I second the motion.
As a person appointed as an official proxy, I report that I have voted in accordance with the proxies received from shareholders. Mr. Carideo, may I have your report of the vote regarding the election of the four directors?
Mr. Todorov, I report that each of the four nominees for election as a director received not less than 41,637,480 votes.
I hereby declare that David C. Evans, Adam Hanft, Stephen L. Johnson, and Katherine Hagedorn-Littlefield have been duly elected as directors of the company. The meeting will now proceed to consideration of proposal number two. I recognize Amanda Rico for the purpose of presenting the proposal.
Thank you, Dimitar. I hereby move that shareholders approve on an advisory basis the compensation of the company's named executive officers.
Is there a second to the motion?
I second the motion.
As a person appointed as an official proxy, I report that I have voted in accordance with the proxies received from shareholders. Mr. Carideo, may I have your report of the advisory vote regarding the compensation of the company's named executive officers?
Mr. Todorov, I report that not less than 33,366,898 advisory votes were received for approval of the compensation of the company's named executive officers.
I hereby declare that the shareholders have approved on an advisory basis the compensation of the company's named executive officers. The meeting will now proceed to consideration of proposal number three. I recognize Matthew Schwier for the purpose of presenting the proposal.
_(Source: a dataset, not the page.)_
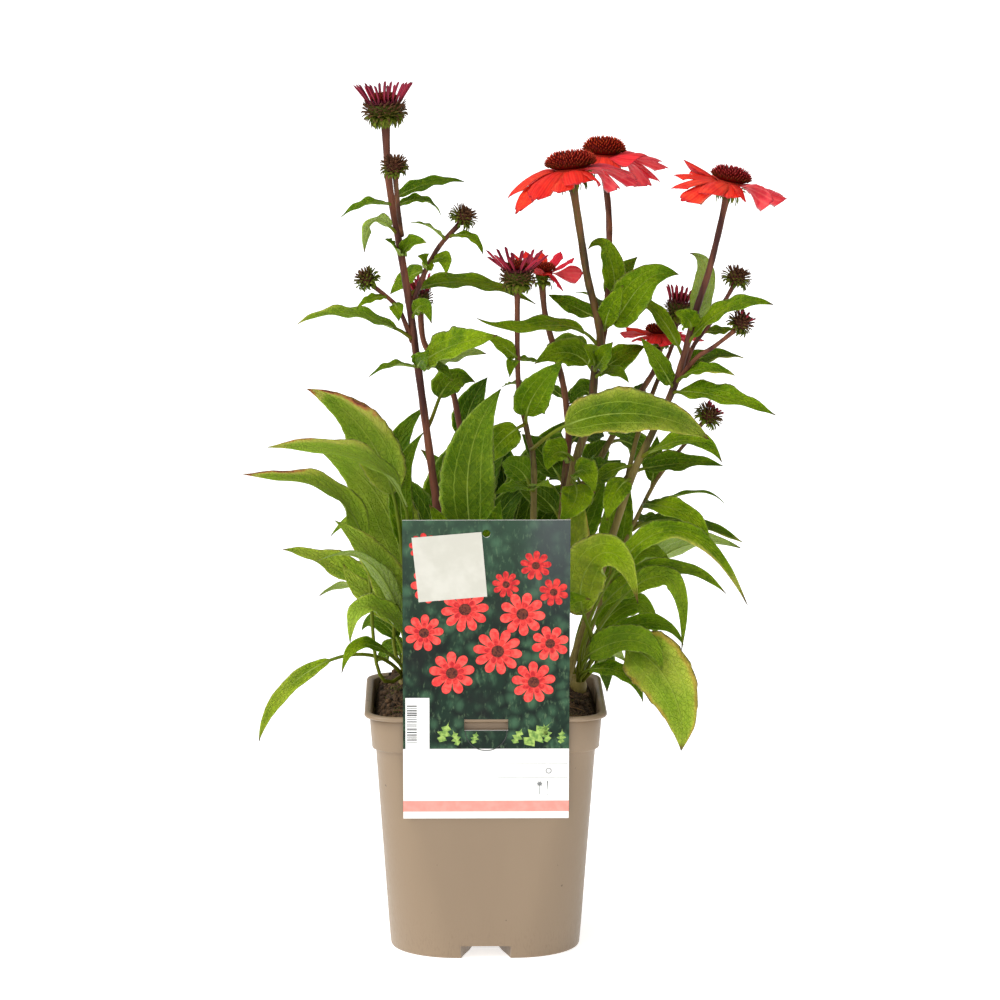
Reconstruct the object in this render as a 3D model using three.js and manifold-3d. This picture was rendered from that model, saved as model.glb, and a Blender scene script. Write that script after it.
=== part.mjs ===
// A coneflower in bloom with its square nursery pot, its soil and its hanging label.
// Millimetres, +Z up. The front, where the label hangs, faces -Y.
import * as THREE from 'three';
import Module from 'manifold-3d';

const wasm = await Module();
wasm.setup();

// ---------------------------------------------------------------- driving dimensions
const GAP = 0.35; // free space between two pieces that touch
const POT_HEIGHT = 156;
const RIM_HALF = 75; // half the width over the lip
const BAND_HALF = 71.7; // half the width of the collar under the lip
const BODY_HALF = 68; // half the width of the tapered body, at its top
const FOOT_HALF = 59.4; // and at its foot
const COLLAR_BASE = 132; // height where the body steps out to the collar
const WALL = 1.4;
const RIM_CORNER = 20; // corner radii, tight at the rim and nearly round at the foot
const FOOT_CORNER = 42;
const CORNER_STEPS = 4;
const FLOOR_TOP = 10.2; // inside of the pot's floor
const CHANNEL_HEIGHT = 8; // drain channels that cross under the floor
const CHANNEL_WIDTH = 16;
const CHANNEL_MOUTH = 33; // width where a channel opens at the wall
const DRAIN_HOLE = 4.5; // radius

const SOIL_EDGE = 147; // height of the soil along the wall
const SOIL_RISE = 17; // the root ball stands this much higher at the middle and back
const SOIL_DIP = 3; // what is left of that rise along the front wall
const ROOT_DEPTH = 8; // how deep a stem stands in its hole

const CARD_WIDTH = 102;
const CARD_LENGTH = 193;
const CARD_FOOT = 91; // height of the card's lower edge
const CARD_THICK = 0.8;
const CARD_LEAN = 0.15; // forward lean, per millimetre of height
const SLOT_WIDTH = 27; // slot through which the lip shows
const SLOT_BASE = 148;
const SLOT_TOP = 155.2;
const HOOK_WIDTH = 24; // tab that is folded back over the lip

const LEAF_THICK = 0.7;
const LEAF_FOLD = 0.3; // radians that each half of a blade rises from the midrib
const LEAF_WAVE = 0.13; // ripple of the margin, as a share of the half width
const STEM_SIDES = 5;
const CROWN_SIDES = 8;
const PETIOLE_HALF = 1.0;
const SCRAP = 0.08; // edges shorter than this are drawn together where pieces join
const LEAF_START = 0.8; // how far from its stem's axis a leaf starts
const LONG_STALK = 0.25; // share of a leaf's length
const FOLDED_WIDTH = 20; // narrower blades are flat across
const BROAD_WIDTH = 20; // wider blades are drawn in four steps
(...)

Thank you, Dimitar. I hereby move that the audit committee selection of Deloitte & Touche LLP as the company's independent registered public accounting firm for the fiscal year ending September 30th, 2025, be ratified.
Is there a second to the motion?
I second the motion.
As a person appointed as an official proxy, I report that I have voted in accordance with the proxies received from shareholders. Mr. Carideo, may I have your report of the vote regarding the ratification of the audit committee selection of Deloitte & Touche LLP as the company's independent registered public accounting firm?
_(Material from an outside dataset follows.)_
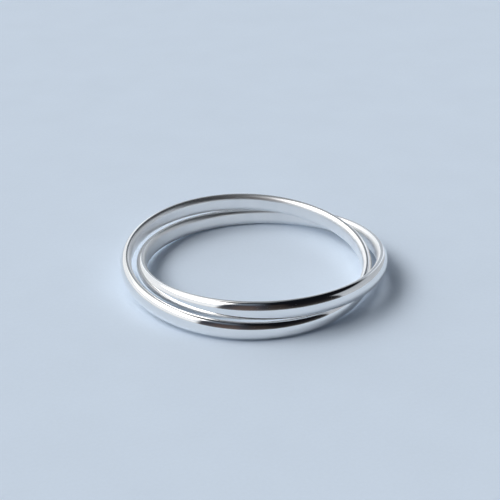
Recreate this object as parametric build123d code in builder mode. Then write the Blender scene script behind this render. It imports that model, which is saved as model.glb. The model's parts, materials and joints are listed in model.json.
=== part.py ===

Mr. Todorov, I report that ratification of the audit committee selection of Deloitte & Touche LLP as the company's independent registered public accounting firm for the fiscal year ending September 30th, 2025, received not less than 51,683,433 votes.
I hereby declare that the audit committee selection of Deloitte & Touche LLP as the company's independent registered public accounting firm for the fiscal year ending September 30th, 2025, has been ratified. The meeting will now proceed to consideration of proposal number four. I recognize Amanda Rico for the purpose of presenting the proposal.
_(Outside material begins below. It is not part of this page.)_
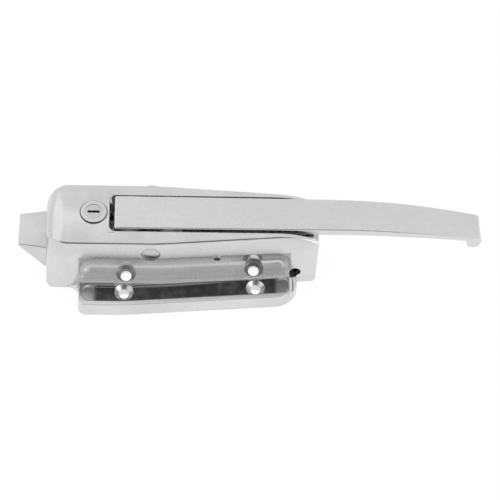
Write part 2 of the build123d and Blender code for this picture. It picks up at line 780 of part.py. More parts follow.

Thank you, Dimitar. I hereby move that shareholders approve an amendment and reinstatement of the Scotts Miracle-Gro Company Discounted Stock Purchase Plan to increase the maximum number of common shares available for grants to participants.
Is there a second to the motion?
I second the motion.
As a person appointed as an official proxy, I report that I have voted in accordance with the proxies received from shareholders. Mr. Carideo, may I have your report of the vote regarding the amendment and restatement of the Scotts Miracle-Gro Company's discounted stock purchase plan?
Mr. Todorov, I report that not less than 47,792,019 votes were received for approval of the amendment and restatement of The Scotts Miracle-Gro Company's discounted stock purchase plan.
I hereby declare that the shareholders have approved the amendment and restatement of the Scotts Miracle-Gro Company's Discounted Stock Purchase Plan. Mr. Chairman, this concludes the formal business portion of our meeting.
Thank you, Dimitar. Now I'd like to open things up for shareholder questions and comments. Please note I'll attempt to answer as many questions or comments as time allows, but only questions or comments that are germane to the meeting will be addressed. Any questions that are not germane to today's meeting will be addressed offline outside this meeting with the individual who poses such a question. No questions? Well, okay. Thank you guys very much for your continued support of Scotts Miracle-Gro. There being no further business to come before the meeting, the 2025 annual meeting of shareholders of the Scotts Miracle-Gro Company is now adjourned.